President Donald Trump is planning to institute broad tariffs on steel and aluminum imports. These import taxes could result in lower profits for all companies that use these metals in their manufacturing processes, leading to higher prices for consumers, or a combination thereof. While the President’s plan calls for a 25 percent tariff on steel and a 10 percent tariff on aluminum, with no exemptions for any country, analysts say Trump’s proposal is sparse on details.
The Trump plan is designed to increase profits for U.S. metal manufacturers. However, analysts fear this could cause U.S. consumers of steel and aluminum to lose money, as U.S. metal makers would have increased pricing power with imported metals becoming more expensive. Additionally, aluminum costs are almost guaranteed to rise as virtually all of that metal is imported.
Scott Wine, CEO of Polaris Industries Inc., a manufacturer of snowmobiles and ATVs, says his company spends over $300 million per year on steel and aluminum. Wine says the tariffs would raise his company’s costs an estimated one percent, which he feels is manageable. However, Wine says Polaris would have to find a way to deal with the possible price increases from their domestic metal suppliers.
U.S. construction companies and automakers could be among the most impacted by the tariffs. In 2017, the U.S. construction industry accounted for approximately 40 percent of U.S. metal consumption and the auto sector accounted for just over 25 percent. However, U.S. Commerce Secretary Wilbur Ross said the effect of the tariffs would be trivial, pointing out that the one ton of steel used to make an average vehicle would have a minute impact on overall vehicle costs.
Sales or Profits?
Based on research conducted by consulting firm Ducker Worldwide, the typical American-made vehicle weighs roughly 1.9 tons, or 3,835 pounds. This breaks down to 54 percent steel and 11 percent aluminum. However, producing parts leads to waste, which raises costs further.

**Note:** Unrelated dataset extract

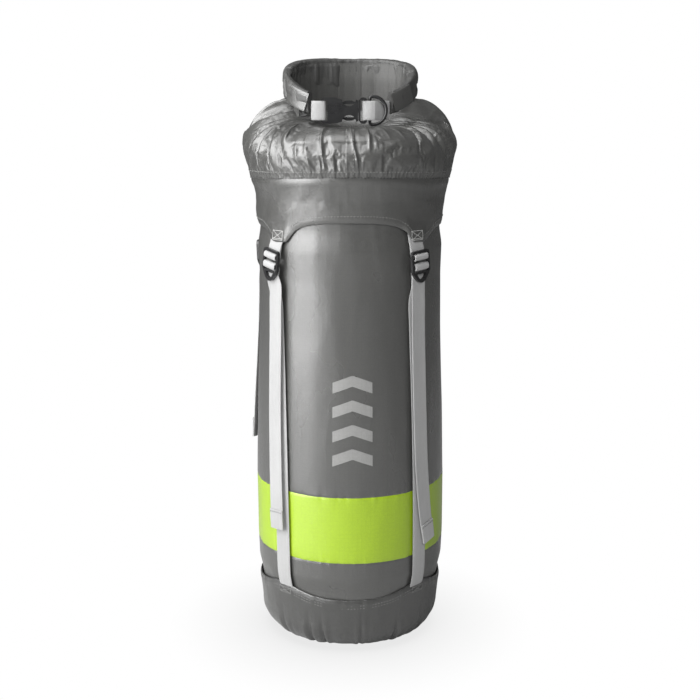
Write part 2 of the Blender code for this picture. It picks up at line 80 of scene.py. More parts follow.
SHOULDER_FRONT = [
    (0.1036, 0.4920), (0.1072, 0.5040), (0.1066, 0.5150), (0.1015, 0.5240), (0.0930, 0.5320),
    (0.0815, 0.5368), (0.0660, 0.5386), (0.0500, 0.5392), (0.0340, 0.5400),
]
SHOULDER_SIDE = [
    (0.1036, 0.4920), (0.1075, 0.5050), (0.1095, 0.5180), (0.1080, 0.5290), (0.1030, 0.5390),
    (0.0950, 0.5515), (0.0860, 0.5596), (0.0740, 0.5660), (0.0560, 0.5675),
]
SHOULDER_BACK = [
    (0.1036, 0.4920), (0.1075, 0.5050), (0.1095, 0.5180), (0.1078, 0.5290), (0.1020, 0.5410),
    (0.0920, 0.5530), (0.0790, 0.5635), (0.0620, 0.5710), (0.0400, 0.5745),
]
THROAT_Z = 0.5350  # bottom of the hollow inside the rolled ring
ROLL_HALF_WIDTH = 0.0635
ROLL_HALF_DEPTH = 0.0450
ROLL_THICK = 0.0090
ROLL_HEIGHT_FRONT = 0.0200
ROLL_HEIGHT_BACK = 0.0330
ROLL_Z_FRONT = 0.5555
ROLL_Z_SIDE = 0.5830
ROLL_Z_BACK = 0.5922
ROLL_TIP_ANGLE = 39.0
ROLL_JOINT_ANGLE = 100.0
STRETCH_END_ANGLE = 64.0
STIFFENER_END_ANGLE = 44.0
WEB_WIDTH = 0.0188
WEB_THICK = 0.0012
BUCKLE_Y = -0.0520
BUCKLE_Z = 0.5558
D_RING_X = 0.0195
D_RING_HEIGHT = 0.0306
D_RING_WIDTH = 0.0180
D_RING_WIRE = 0.0016
LOCK_BAR_Z = 0.4135
LOCK_STANDOFF = 0.0064
STRAP_LOW_Z = BASE_HEM_Z - 0.010
STRAP_HIGH_Z = LOCK_BAR_Z - 0.045
# name: angle of the strap's foot, of the tab, of the lock, of the tail's top, of its end,
# the height of the tail's end, and the lock's lean
STRAPS = {
    "front_left": (-43.2, -47.5, -50.8, -49.0, -45.3, 0.130, 9.0),
    "front_right": (45.5, 42.8, 43.3, 43.5, 51.0, 0.115, -5.0),
    "rear_left": (-120.0, -113.0, -111.0, -108.0, -98.0, 0.205, 5.0),
    "rear_right": (132.0, 132.5, 133.0, 132.5, 129.0, 0.135, -5.0),
}
SEAM_RADIUS = 0.1026
SHOULDER_HOLD = 0.05
SHOULDER_FRAMES = 24
SHOULDER_GROWTH = 0.028
SHOULDER_PRESSURE = 4.0
COLUMNS = 420
AROUND = np.arange(COLUMNS) * (2 * pi / COLUMNS)  # azimuths of a closed cloth's columns
CLOTH_RADIUS = 0.098  # metres of cloth for each radian round the sack
CLEAR = 0.0002  # how far stitches stand off the cloth

# ---------------------------------------------------------------- camera


def linked(name, data):
    """A new object in the scene."""
    obj = bpy.data.objects.new(name, data)
    bpy.context.scene.collection.objects.link(obj)
    return obj


def build_camera():
    data = bpy.data.cameras.new("camera")
    data.lens = 62.98
    data.sensor_width = 36.0
    data.dof.use_dof = False
    camera = linked("camera", data)
    camera.location = (0.0, -1.284, 0.565)
    aim = Vector((0.0, 0.0, 0.304)) - camera.location
    camera.rotation_euler = aim.to_track_quat("-Z", "Y").to_euler()
    bpy.context.scene.camera = camera


# ---------------------------------------------------------------- number helpers


def table(rows, value):
    """Straight interpolation in (value, result) rows, for numbers or arrays."""
    return np.interp(value, [r[0] for r in rows], [r[1] for r in rows])


def smooth_table(rows, value, width):
    """The same, averaged over a window so that it has no corners."""
    shifts = np.linspace(-width, width, 9)
    weights = np.cos(shifts / width * pi / 2) ** 2
    total = sum(w * table(rows, value + s) for w, s in zip(weights, shifts))
    return total / weights.sum()


def by_angle(rows, azimuth, width=4.0):
    """A table over 0 to 180 degrees, used alike on both sides of the sack."""
    degrees_off = np.abs((np.degrees(azimuth) + 180.0) % 360.0 - 180.0)
    total, weight = 0.0, 0.0
    for shift in np.linspace(-width, width, 9):
        w = cos(shift / width * pi / 2) ** 2
        folded = np.abs(degrees_off + shift)
        folded = np.where(folded > 180.0, 360.0 - folded, folded)
        total = total + w * table(rows, folded)
        weight += w
    return total / weight


def turned(azimuth, other):
    """The signed angle from other to azimuth, within half a turn."""
    return (azimuth - other + pi) % (2 * pi) - pi


def bump(distance, width):
    return np.exp(-((distance / width) ** 2))


def ease(low, high, value):
    t = np.clip((value - low) / (high - low), 0.0, 1.0)
    return t * t * (3 - 2 * t)


def lattice(u, v, across, up, seed):
    """Smooth seeded noise from -1 to 1. u from 0 to 1 joins up with itself, and so does v."""
    values = np.random.default_rng(seed).uniform(-1, 1, (up, across))
    x, y = np.broadcast_arrays(u * across, v * up)
    i, j = np.floor(x).astype(int), np.floor(y).astype(int)
    fx, fy = x - i, y - j
    fx, fy = fx * fx * fx * (fx * (6 * fx - 15) + 10), fy * fy * fy * (fy * (6 * fy - 15) + 10)
    i0, i1, j0, j1 = i % across, (i + 1) % across, j % up, (j + 1) % up
    low = values[j0, i0] * (1 - fx) + values[j0, i1] * fx
    high = values[j1, i0] * (1 - fx) + values[j1, i1] * fx
    return low * (1 - fy) + high * fy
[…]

Overall, Ducker estimates U.S. carmakers consume 2,925 pounds of steel and 526 pounds of aluminum to build an average car. If these numbers bear out, automakers will need to offset the higher cost by raising prices, which could negatively impact sales, or accepting a lower profit margin. However, Joseph Amaturo, an analyst with Buckingham Research Group, states the Trump Administration’s new tariffs could add $300 per vehicle, which works out to roughly one percent, the same numbers cited by Wine and Secretary Ross.
The Broad Market
The new tariffs could affect everything produced in the U.S. that contains any steel or aluminum, or a percentage thereof. Many products contain metal alloys, which contain a percentage of steel and/or aluminum. With alloys being more expensive to manufacture in the first place, tariffs could have a substantial impact on everything from tractors to tuna fish cans.
JP Morgan analysts say the proposed tariffs could put a dent in both Caterpillar and John Deere tractor sales by as much as nine percent. Edward Jones analysts say the new import taxes would affect food prices as well. Aluminum tariffs would have the potential to raise costs about seven percent for breweries, especially those whose largest market is the U.S.
According to stock market analysts, tariffs are unlikely to significantly impact Corporate America. Keith Parker, an analyst for United Bank of Scotland, with offices throughout the U.S., says the impact on total corporate earnings is driven by the overall economy. This is confirmed by large companies failing to adjust their earnings estimates following the President’s announcement. Scott Wren, equity strategist at Wells Fargo, says there will be repercussion from the tariffs, but it is not going to be the end-of-the-world gloom and doom some are predicting.